• [DATA SECTION]:
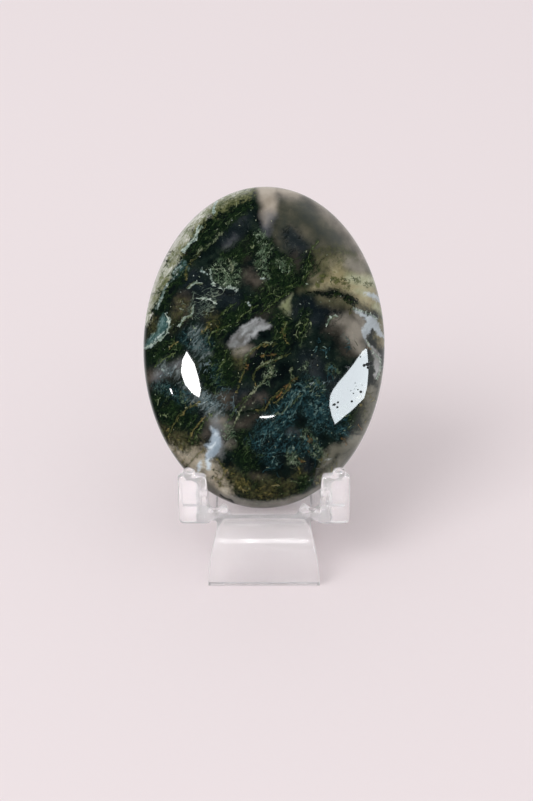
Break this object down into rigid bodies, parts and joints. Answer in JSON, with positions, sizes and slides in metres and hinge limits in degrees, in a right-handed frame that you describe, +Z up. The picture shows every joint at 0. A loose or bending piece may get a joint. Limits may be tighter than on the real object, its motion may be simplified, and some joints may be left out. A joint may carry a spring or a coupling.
{
  "type": "moss agate",
  "caption": "Polished oval palm stone of moss agate that leans back in a small clear plastic easel with an upright ear at each side.",
  "frame": {"origin": "middle of the footprint of the whole object, on the floor under the easel's feet", "axes": "+Z up, the stone's face and the easel's ears face -Y, +X to the right as seen from the front"},
  "size_m": [0.045, 0.042, 0.0631],
  "materials": {
    "moss_agate": "polished",
    "clear_plastic": "clear"
  },
  "bodies": {
    "root": {"palm_stone": "moss_agate", "clear_easel": "clear_plastic"}
  },
  "joints": []
}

• [INSTRUCTION]: Reproduce all of the data exactly as given.

• [EXERCISE ANSWER]:
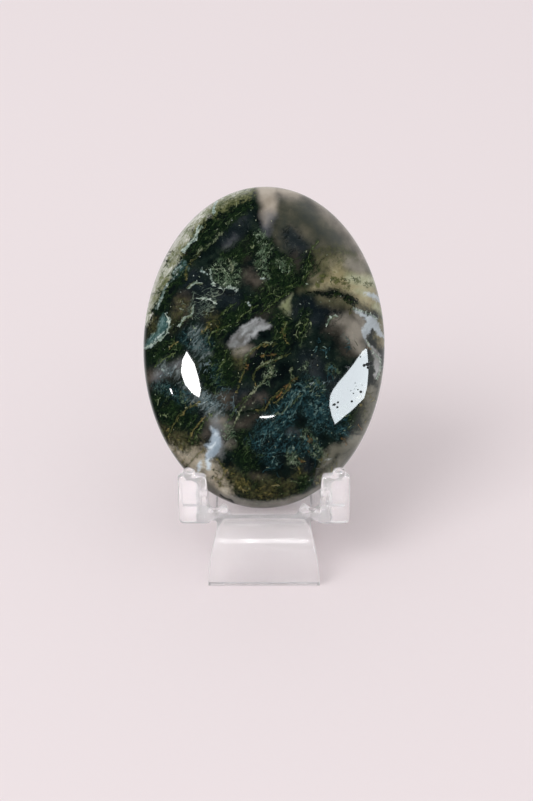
Break this object down into rigid bodies, parts and joints. Answer in JSON, with positions, sizes and slides in metres and hinge limits in degrees, in a right-handed frame that you describe, +Z up. The picture shows every joint at 0. A loose or bending piece may get a joint. Limits may be tighter than on the real object, its motion may be simplified, and some joints may be left out. A joint may carry a spring or a coupling.
{
  "type": "moss agate",
  "caption": "Polished oval palm stone of moss agate that leans back in a small clear plastic easel with an upright ear at each side.",
  "frame": {"origin": "middle of the footprint of the whole object, on the floor under the easel's feet", "axes": "+Z up, the stone's face and the easel's ears face -Y, +X to the right as seen from the front"},
  "size_m": [0.045, 0.042, 0.0631],
  "materials": {
    "moss_agate": "polished",
    "clear_plastic": "clear"
  },
  "bodies": {
    "root": {"palm_stone": "moss_agate", "clear_easel": "clear_plastic"}
  },
  "joints": []
}